One might start by thinking that the upper bound for a problem is how hard any algorithm can be for the problem. But we can make algorithms as bad as we want, so that is not useful. Instead, what is useful is to say that a problem is only as hard as what we CAN do. In other words, we should define the upper bound for a problem to be the best algorithm that we know for the problem. Of course, whenever we talk about bounds, we have to say when they apply. We we really should say something like the best algorithm that we know in the worst case, or the best algorithm that we know in the average case.
But what does it mean to give a lower bound for a problem? Lower bound refers to the minimum that any algorithm MUST cost. For example, when searching an unsorted list, we MUST look at every record. When sorting a list, we MUST look at every record (to even know if it is sorted).
It is much easier to show that an algorithm (or program) is in \(\Omega(f(n))\) than it is to show that a problem is in \(\Omega(f(n))\). For a problem to be in \(\Omega(f(n))\) means that every algorithm that solves the problem is in \(\Omega(f(n))\), even algorithms that we have not thought of! In other words, EVERY algorithm MUST have at least this cost. So, to prove a lower bound, we need an argument that is true, even for algorithms that we don't know.
So far all of our examples of algorithm analysis give "obvious" results, with big-Oh always matching \(\Omega\). To understand how big-Oh, \(\Omega\), and \(\Theta\) notations are properly used to describe our understanding of a problem or an algorithm, it is best to consider an example where you do not already know a lot about the problem.
Let us look ahead to analyzing the problem of sorting to see how this process works. What is the least possible cost for any sorting algorithm in the worst case? The algorithm must at least look at every element in the input, just to determine that the input is truly sorted. Thus, any sorting algorithm must take at least \(cn\) time. For many problems, this observation that each of the \(n\) inputs must be looked at leads to an easy \(\Omega(n)\) lower bound.
In your previous study of computer science, you have probably seen an example of a sorting algorithm whose running time is in \(O(n^2)\) in the worst case. The simple Bubble Sort and Insertion Sort algorithms typically given as examples in a first year programming course have worst case running times in \(O(n^2)\). Thus, the problem of sorting can be said to have an upper bound in \(O(n^2)\). How do we close the gap between \(\Omega(n)\) and \(O(n^2)\)? Can there be a better sorting algorithm? If you can think of no algorithm whose worst-case growth rate is better than \(O(n^2)\), and if you have discovered no analysis technique to show that the least cost for the problem of sorting in the worst case is greater than \(\Omega(n)\), then you cannot know for sure whether or not there is a better algorithm.
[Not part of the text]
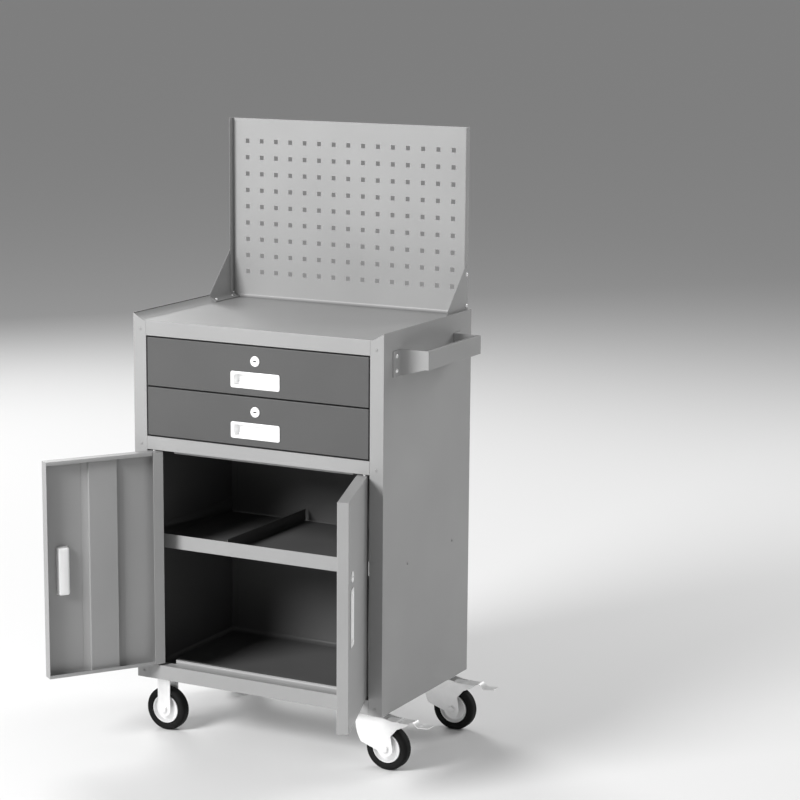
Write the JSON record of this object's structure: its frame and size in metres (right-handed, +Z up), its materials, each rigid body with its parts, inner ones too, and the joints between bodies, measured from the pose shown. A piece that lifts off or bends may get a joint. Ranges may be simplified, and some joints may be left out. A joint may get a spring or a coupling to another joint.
{
  "type": "rolling tool chest",
  "caption": "Upright steel tool chest on casters with lockable drawers over a two-door cupboard, a lipped tray top, a perforated tool board and a side push handle.",
  "frame": {"origin": "on the floor, under the middle of the chest's box with its doors open", "axes": "+X to the chest's right as seen from the front, where the push handle is; +Y from the front to the back; +Z up"},
  "size_m": [0.83, 0.6642, 1.368],
  "materials": {
    "grey_powder_coat": "fine satin powder coat",
    "dark_grey_powder_coat": "fine satin powder coat, darker",
    "bright_chrome_plate": "bright plated",
    "bright_zinc_plate": "bright zinc plate",
    "black_rubber": "moulded"
  },
  "bodies": {
    "chest": {"side_panel_left": "grey_powder_coat", "gusset_left": "grey_powder_coat", "side_panel_right": "grey_powder_coat", "gusset_right": "grey_powder_coat", "back_panel": "grey_powder_coat", "top_tray": "grey_powder_coat", "mid_panel": "grey_powder_coat", "base_pan": "grey_powder_coat", "shelf": "grey_powder_coat", "push_handle": "grey_powder_coat", "pegboard": "grey_powder_coat", "drawer_runner_lower_left": "bright_zinc_plate", "drawer_runner_lower_right": "bright_zinc_plate", "drawer_runner_upper_left": "bright_zinc_plate", "drawer_runner_upper_right": "bright_zinc_plate", "lock_strike_rail": "grey_powder_coat", "caster_fork_front_left": "bright_zinc_plate", "axle_front_left": "bright_zinc_plate", "caster_plate_front_right": "bright_zinc_plate", "caster_fork_rear_left": "bright_zinc_plate", "axle_rear_left": "bright_zinc_plate", "caster_plate_rear_right": "bright_zinc_plate"},
    "drawer_upper": {"drawer_box_upper": "dark_grey_powder_coat", "drawer_front_upper": "dark_grey_powder_coat", "drawer_pull_upper": "bright_chrome_plate", "drawer_lock_body_upper": "bright_chrome_plate"},
    "drawer_lock_upper": {"drawer_lock_plug_upper": "bright_chrome_plate"},
    "drawer_lower": {"drawer_box_lower": "dark_grey_powder_coat", "drawer_front_lower": "dark_grey_powder_coat", "drawer_pull_lower": "bright_chrome_plate", "drawer_lock_body_lower": "bright_chrome_plate"},
    "drawer_lock_lower": {"drawer_lock_plug_lower": "bright_chrome_plate"},
    "door_left": {"door_panel_left": "grey_powder_coat", "door_hinge_channel_left": "grey_powder_coat", "door_stiffener_left": "grey_powder_coat", "door_pull_left": "bright_chrome_plate", "hinge_pin_upper_left": "bright_chrome_plate", "hinge_pin_lower_left": "bright_chrome_plate"},
    "door_right": {"door_panel_right": "grey_powder_coat", "door_hinge_channel_right": "grey_powder_coat", "door_stiffener_right": "grey_powder_coat", "door_pull_right": "bright_chrome_plate", "hinge_pin_upper_right": "bright_chrome_plate", "hinge_pin_lower_right": "bright_chrome_plate", "door_lock_body": "bright_chrome_plate"},
    "door_lock": {"door_lock_plug": "bright_chrome_plate"},
    "wheel_front_left": {"tyre_front_left": "black_rubber", "wheel_rim_front_left": "bright_zinc_plate"},
    "swivel_front": {"caster_fork_front_right": "bright_zinc_plate", "axle_front_right": "bright_zinc_plate"},
    "wheel_front_right": {"tyre_front_right": "black_rubber", "wheel_rim_front_right": "bright_zinc_plate"},
    "brake_pedal_front": {"brake_pedal_front_right": "bright_zinc_plate"},
    "wheel_rear_left": {"tyre_rear_left": "black_rubber", "wheel_rim_rear_left": "bright_zinc_plate"},
    "swivel_rear": {"caster_fork_rear_right": "bright_zinc_plate", "axle_rear_right": "bright_zinc_plate"},
    "wheel_rear_right": {"tyre_rear_right": "black_rubber", "wheel_rim_rear_right": "bright_zinc_plate"},
    "brake_pedal_rear": {"brake_pedal_rear_right": "bright_zinc_plate"}
  },
  "joints": [
    {"name": "drawer_slide_upper", "type": "slide", "parent": "chest", "child": "drawer_upper", "axis": [0, -1, 0], "range_m": [0, 0.3]},
    {"name": "drawer_lock_turn_upper", "type": "hinge", "parent": "drawer_upper", "child": "drawer_lock_upper", "pos_m": [0.005, -0.08391, 0.881], "axis": [0, -1, 0], "range_deg": [0, 90]},
    {"name": "drawer_slide_lower", "type": "slide", "parent": "chest", "child": "drawer_lower", "axis": [0, -1, 0], "range_m": [0, 0.3]},
    {"name": "drawer_lock_turn_lower", "type": "hinge", "parent": "drawer_lower", "child": "drawer_lock_lower", "pos_m": [0.005, -0.08391, 0.7695], "axis": [0, -1, 0], "range_deg": [0, 90]},
    {"name": "door_hinge_left", "type": "hinge", "parent": "chest", "child": "door_left", "pos_m": [-0.261, -0.07691, 0.13], "axis": [0, 0, 1], "range_deg": [-3, 124]},
    {"name": "door_hinge_right", "type": "hinge", "parent": "chest", "child": "door_right", "pos_m": [0.27099, -0.07691, 0.13], "axis": [0, 0, 1], "range_deg": [-110, 17]},
    {"name": "door_lock_turn", "type": "hinge", "parent": "door_right", "child": "door_lock", "pos_m": [0.35367, -0.2836, 0.492], "axis": [0.9397, 0.342, 0], "range_deg": [0, 90]},
    {"name": "wheel_spin_front_left", "type": "hinge", "parent": "chest", "child": "wheel_front_left", "pos_m": [-0.257, -0.03891, 0.05], "axis": [0, 1, 0], "continuous": true},
    {"name": "caster_swivel_front", "type": "hinge", "parent": "chest", "child": "swivel_front", "pos_m": [0.26699, -0.03891, 0.13], "axis": [0, 0, 1], "continuous": true},
    {"name": "wheel_spin_front_right", "type": "hinge", "parent": "swivel_front", "child": "wheel_front_right", "pos_m": [0.313, -0.03891, 0.05], "axis": [0, 1, 0], "continuous": true},
    {"name": "brake_pedal_turn_front", "type": "hinge", "parent": "swivel_front", "child": "brake_pedal_front", "pos_m": [0.33899, -0.03891, 0.1096], "axis": [0, 1, 0], "range_deg": [0, 12]},
    {"name": "wheel_spin_rear_left", "type": "hinge", "parent": "chest", "child": "wheel_rear_left", "pos_m": [-0.257, 0.28709, 0.05], "axis": [0, 1, 0], "continuous": true},
    {"name": "caster_swivel_rear", "type": "hinge", "parent": "chest", "child": "swivel_rear", "pos_m": [0.26699, 0.28709, 0.13], "axis": [0, 0, 1], "continuous": true},
    {"name": "wheel_spin_rear_right", "type": "hinge", "parent": "swivel_rear", "child": "wheel_rear_right", "pos_m": [0.313, 0.28709, 0.05], "axis": [0, 1, 0], "continuous": true},
    {"name": "brake_pedal_turn_rear", "type": "hinge", "parent": "swivel_rear", "child": "brake_pedal_rear", "pos_m": [0.33899, 0.28709, 0.1096], "axis": [0, 1, 0], "range_deg": [0, 12]}
  ]
}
Many good sorting algorithms have running time that is in \(O(n \log n)\) in the worst case. This greatly narrows the gap. With this new knowledge, we now have a lower bound in \(\Omega(n)\) and an upper bound in \(O(n \log n)\). Should we search for a faster algorithm? Many have tried, without success. Fortunately (or perhaps unfortunately?), we can prove that any sorting algorithm must have running time in \(\Omega(n \log n)\) in the worst case.  This proof is one of the most important results in the field of algorithm analysis, and it means that no sorting algorithm can possibly run faster than \(c n \log n\) for the worst-case input of size \(n\). Thus, we can conclude that the problem of sorting is \(\Theta(n \log n)\) in the worst case, because the upper and lower bounds have met.
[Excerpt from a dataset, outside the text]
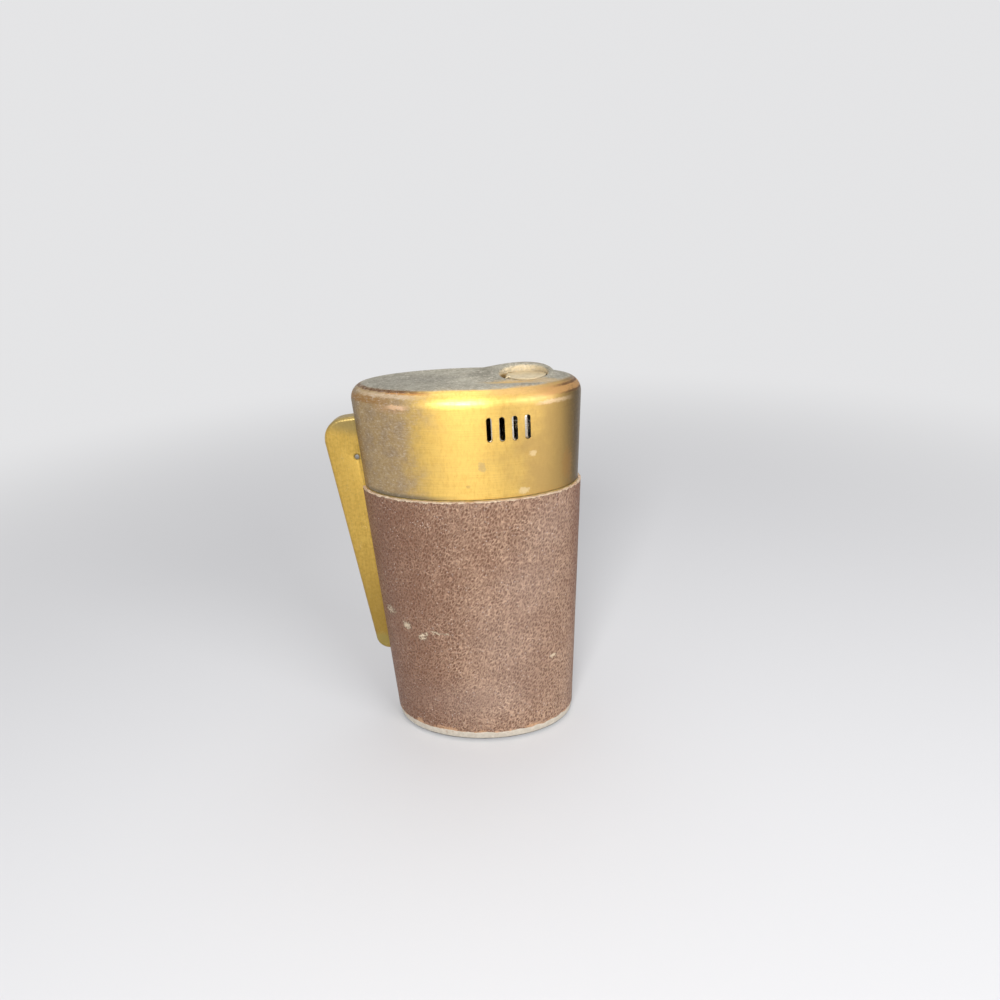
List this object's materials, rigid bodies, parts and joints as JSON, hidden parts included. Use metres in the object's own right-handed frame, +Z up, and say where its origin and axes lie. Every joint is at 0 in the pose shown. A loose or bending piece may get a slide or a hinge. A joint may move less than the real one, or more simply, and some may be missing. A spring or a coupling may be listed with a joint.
{
  "type": "catalytic hand warmer",
  "caption": "Tapered oval brass hand warmer in a leather wrap, with a pull-off vented cap, a catalytic burner and a squeeze lever that spins a flint wheel and opens the mouth's lid.",
  "frame": {"origin": "centre of the underside, on the surface that it stands on", "axes": "+Z up, -X towards the lever, -Y towards the front with the vent slots that the picture shows"},
  "size_m": [0.0704, 0.0342, 0.1094],
  "materials": {
    "cap_brass": "brushed, tarnished",
    "case_brass": "satin",
    "lever_brass": "satin",
    "small_brass": "satin",
    "hide": "pebbled, worn at the edges",
    "rim_metal": "dull nickel, dented",
    "tank_tin": "tinned sheet",
    "nickel": "nickelled sheet",
    "steel": "plain steel",
    "hard_steel": "hardened, filed",
    "flint_metal": "matte",
    "cotton": "loose cotton",
    "catalyst": "fibrous",
    "seal_rubber": "matte"
  },
  "bodies": {
    "root": {"case_shell": "case_brass", "leather_wrap": "hide", "base_rim": "rim_metal", "base_plate": "rim_metal", "cap_collar": "case_brass", "pivot_pin": "steel", "pivot_sleeve": "small_brass", "pivot_bracket": "steel", "return_spring": "steel", "spring_seat": "steel", "wave_washers": "small_brass", "chassis": "steel", "guide_pins": "steel", "chassis_screws": "steel", "flint_tube": "small_brass", "flint": "flint_metal", "tank_shell": "tank_tin", "tank_top": "tank_tin", "tank_wadding": "cotton", "burner_neck": "small_brass", "wick_plug": "cotton", "burner_cup": "nickel", "catalyst_mat": "catalyst", "burner_cage": "nickel", "burner_gauze": "steel", "filler_bush": "small_brass"},
    "lever": {"lever": "lever_brass", "link_pin": "steel"},
    "yoke": {"rack_yoke": "steel"},
    "igniter": {"spark_wheel": "hard_steel", "pinions": "small_brass", "igniter_axle": "steel", "axle_clips": "steel"},
    "cap": {"cap_shell": "cap_brass", "wind_shield": "nickel", "lid_pin": "steel"},
    "lid": {"chimney_lid": "small_brass"},
    "filler_seal": {"filler_washer": "seal_rubber"},
    "filler": {"filler_plug": "small_brass"},
    "flint_stop": {"flint_screw": "small_brass"},
    "flint_feed": {"flint_spring": "steel"}
  },
  "joints": [
    {"name": "lever_squeeze", "type": "hinge", "parent": "root", "child": "lever", "pos_m": [-0.0234, 0, 0.028], "axis": [0, 1, 0], "range_deg": [0, 7.5], "stiffness_Nm_per_rad": 0.8, "springref_deg": -3.44, "deforming": ["return_spring"]},
    {"name": "yoke_slide", "type": "slide", "parent": "root", "child": "yoke", "axis": [1, 0, 0], "range_m": [0, 0.00765]},
    {"name": "igniter_spin", "type": "hinge", "parent": "root", "child": "igniter", "pos_m": [-0.0035, 0, 0.0885], "axis": [0, 1, 0], "range_deg": [-110, 0]},
    {"name": "cap_lift", "type": "slide", "parent": "root", "child": "cap", "axis": [0, 0, 1], "range_m": [0, 0.05]},
    {"name": "lid_swing", "type": "hinge", "parent": "cap", "child": "lid", "pos_m": [0.0118, 0, 0.10615], "axis": [0, -1, 0], "range_deg": [0, 54]},
    {"name": "filler_travel", "type": "slide", "parent": "root", "child": "filler_seal", "axis": [0, 0, -1], "range_m": [0, 0.007]},
    {"name": "filler_turn", "type": "hinge", "parent": "filler_seal", "child": "filler", "pos_m": [0.013, 0, 0], "axis": [0, 0, -1], "range_deg": [0, 2521]},
    {"name": "flint_travel", "type": "slide", "parent": "root", "child": "flint_feed", "axis": [0, 0, -1], "range_m": [0, 0.008]},
    {"name": "flint_turn", "type": "hinge", "parent": "flint_feed", "child": "flint_stop", "pos_m": [-0.0035, 0, 0], "axis": [0, 0, -1], "range_deg": [0, 5761]}
  ],
  "couplings": [
    {"joint": "yoke_slide", "follows": "lever_squeeze", "m_per_rad": 0.058333},
    {"joint": "igniter_spin", "follows": "lever_squeeze", "ratio": -14.583},
    {"joint": "lid_swing", "follows": "lever_squeeze", "ratio": 7.1943},
    {"joint": "filler_turn", "follows": "filler_travel", "rad_per_m": 6283.2},
    {"joint": "flint_turn", "follows": "flint_travel", "rad_per_m": 12566}
  ]
}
Knowing the lower bound for a problem does not give you a good algorithm. But it does help you to know when to stop looking. If the lower bound for the problem matches the upper bound for the algorithm (within a constant factor), then we know that we can find an algorithm that is better only by a constant factor.
So, to summarize: The upper bound for a problem is the best that you CAN do, while the lower bound for a problem is the least work that you MUST do. If those two are the same, then we say that we really understand our problem.
|||While it is fortunate to know the truth, it is unfortunate that sorting is \(\Theta(n \log n)\) rather than \(\Theta(n)\).|